Smooth-talking generative artificial intelligence (AI) bots such as the in-vogue ChatGPT model could “revolutionise” the funds management industry, according to Dutch quant investment specialist, Robeco.
In a new think-piece, the Robeco human quartet of Clint Howard, Tim Vogel, Thom Marchesini and Mike Chen, argue the rapidly emerging generative AI systems have the potential to augment portfolio construction, fast-forward research, improve marketing and – perhaps most importantly – write emails.
“A key component in a quantitative researcher’s toolkit is the ability to quickly find and synthesize information to aid in making investment decisions. GPT can act as an accelerator for this phase of the alpha research process,” the paper says.
“… In research, ChatGPT can be employed in scenario analysis for quick surveys on bespoke topics… As an integral component in a quantitative researcher’s toolkit, ChatGPT can accelerate the information-gathering and synthesis process, thereby enabling investment professionals to make more informed decisions.”
But the real productivity gains from ChatGPT et al will likely come from reducing time spent on banal tasks such as drafting monthly investment reports, client engagement letters and emails.
“Composing emails can cost time and energy,” the Robeco report says, with generative AI able to ease the pain – albeit with some associated risks, especially for external communications.
“Errors in such [external] messages can have more severe consequences for the reputation of the company and the relationship with the intended recipient, and at the same time might well be more likely because of GPT’s confident tone and fluency,” the paper says.
Generative AI might also save time and energy by reading the emails, too, but the Robeco paper does not consider this point.
For all its blather-producing powers, ChatGPT does have some downsides including a deficit of “nuance and detail” and an over-familiar tone that sounds more believable (to humans), which combines with a dangerous tendency to occasionally tell lies.
“Finally, as the asset management industry is a highly regulated industry, the use of GPT faces challenges concerning compliance and regulation,” the report says. “Ensuring the confidentiality of sensitive information is paramount, as asset managers often handle confidential client data and proprietary investment strategies.”
Despite the risks, Robeco says fund managers should experiment with generative AI technology given the potential vast productivity gains.

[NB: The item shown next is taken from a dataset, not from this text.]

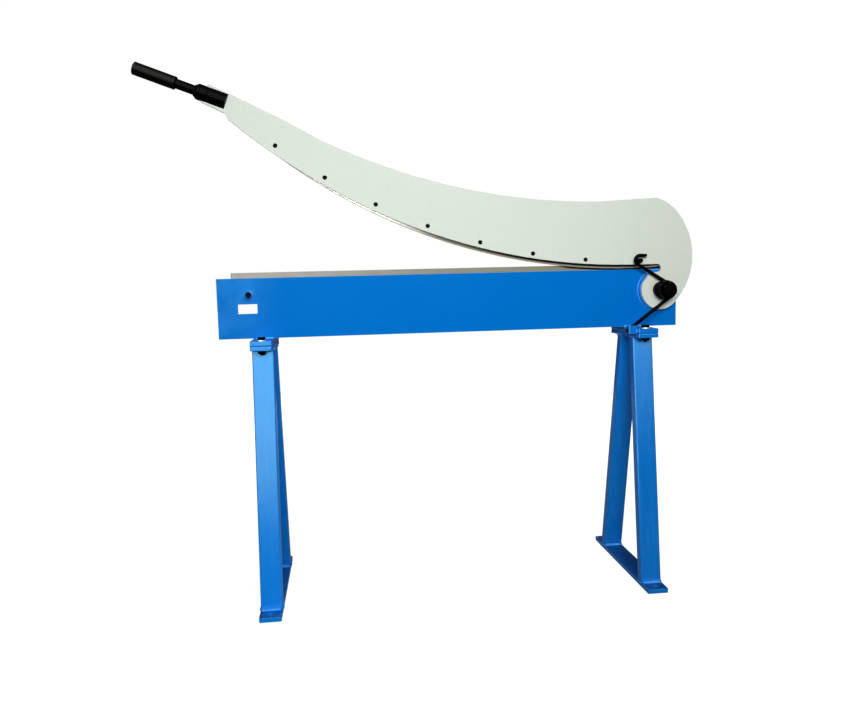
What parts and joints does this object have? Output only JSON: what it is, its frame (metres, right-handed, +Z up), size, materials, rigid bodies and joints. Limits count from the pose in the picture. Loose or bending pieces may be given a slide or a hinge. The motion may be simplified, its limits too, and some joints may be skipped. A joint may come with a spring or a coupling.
{
  "type": "guillotine shear",
  "caption": "Free-standing lever shear: curved arm and blade on a pivot over a straight blade, lifted by a torsion spring, on a channel beam and splayed legs.",
  "frame": {"origin": "floor level at the centre of the four anchor holes", "axes": "+X along the beam towards the pivot end, -Y towards the worker, +Z up"},
  "size_m": [1.3131, 0.383, 1.2549],
  "materials": {
    "blue_paint": "satin enamel",
    "arm_paint": "satin enamel",
    "blade_steel": "ground",
    "black_steel": "black oxide, oiled",
    "zinc": "zinc plated",
    "bronze": "machined",
    "grip": "moulded, slightly glossy",
    "label": "blank white plate"
  },
  "bodies": {
    "stand": {"front_beam": "blue_paint", "label_plate": "label", "left_foot_bar": "blue_paint", "left_front_bolt": "black_steel", "left_front_leg": "blue_paint", "left_front_nut": "black_steel", "left_front_washer": "zinc", "left_leg_plate": "blue_paint", "left_lug_plate": "blue_paint", "left_rear_bolt": "black_steel", "left_rear_leg": "blue_paint", "left_rear_nut": "black_steel", "left_rear_washer": "zinc", "lower_blade": "blade_steel", "lower_blade_screw_1": "black_steel", "lower_blade_screw_2": "black_steel", "lower_blade_screw_3": "black_steel", "lower_blade_screw_4": "black_steel", "lower_blade_screw_5": "black_steel", "pivot_backing": "blue_paint", "pivot_boss": "blue_paint", "pivot_nut": "black_steel", "pivot_stud": "black_steel", "pivot_washer": "black_steel", "return_spring": "black_steel", "right_foot_bar": "blue_paint", "right_front_bolt": "black_steel", "right_front_leg": "blue_paint", "right_front_nut": "black_steel", "right_front_washer": "zinc", "right_leg_plate": "blue_paint", "right_lug_plate": "blue_paint", "right_rear_bolt": "black_steel", "right_rear_leg": "blue_paint", "right_rear_nut": "black_steel", "right_rear_washer": "zinc", "spring_anchor_block": "blue_paint", "spring_sleeve": "black_steel", "stop_nut": "black_steel", "stop_screw": "black_steel", "stop_sleeve": "zinc", "table_bracket_1": "blue_paint", "table_bracket_2": "blue_paint", "table_bracket_3": "blue_paint", "table_plate": "blue_paint"},
    "arm": {"arm_plate": "arm_paint", "upper_blade": "blade_steel", "hook_pin": "black_steel", "pivot_bush": "bronze", "handle_socket": "black_steel", "handle_rod": "black_steel", "handle_grip": "grip", "blade_screw_1": "black_steel", "blade_screw_2": "black_steel", "blade_screw_3": "black_steel", "blade_screw_4": "black_steel", "blade_screw_5": "black_steel", "blade_screw_6": "black_steel", "blade_screw_7": "black_steel"}
  },
  "joints": [
    {"name": "arm_swing", "type": "hinge", "parent": "stand", "child": "arm", "pos_m": [0.514, -0.0529, 0.718], "axis": [0, -1, 0], "range_deg": [0, 18.8], "stiffness_Nm_per_rad": 150, "springref_deg": -28.65, "deforming": ["return_spring"]}
  ]
}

And, in a highly speculative statement, the report says that the growing dominance of machines might even make the remaining humans in the investment industry… nicer.
“For the asset management industry, as machines become more human, one potential implication is that humans can become even more human. That is, people working in the asset management industry must focus more on compassion, creativity, specialized knowledge, and sound judgment,” the paper says.
“For those in creative roles, such as quant researchers, portfolio managers, equity analysts and marketing professionals, creativity is something that generative models cannot replicate entirely, and therefore will continue to stay valued. While GPT can certainly prompt creativity, it does not (yet) have an imagination of its own.”
Financial advice may also be fully roboticised with generative AI, Robeco suggests, after generally disappointing results from the previous robo-advice hype cycle.
“Furthermore, any individual can query a GPT-based application for tailored and specific financial advice. Financial advice prompt templates could be provided to a user, who would then have full ownership and responsibility over how they use the advice that emerges from the GPT-based application,” the report says. “Similar to the explosion in retail trading and the advent of trading platforms like Robinhood, will GPT bring even more options to retail or individual investors without a large professional organization supporting them?”
The Robeco paper coincides with a couple of early-stage reports that show ChatGPT can outperform humans in interpreting Federal Reserve-speak and predict equity prices based on media headlines.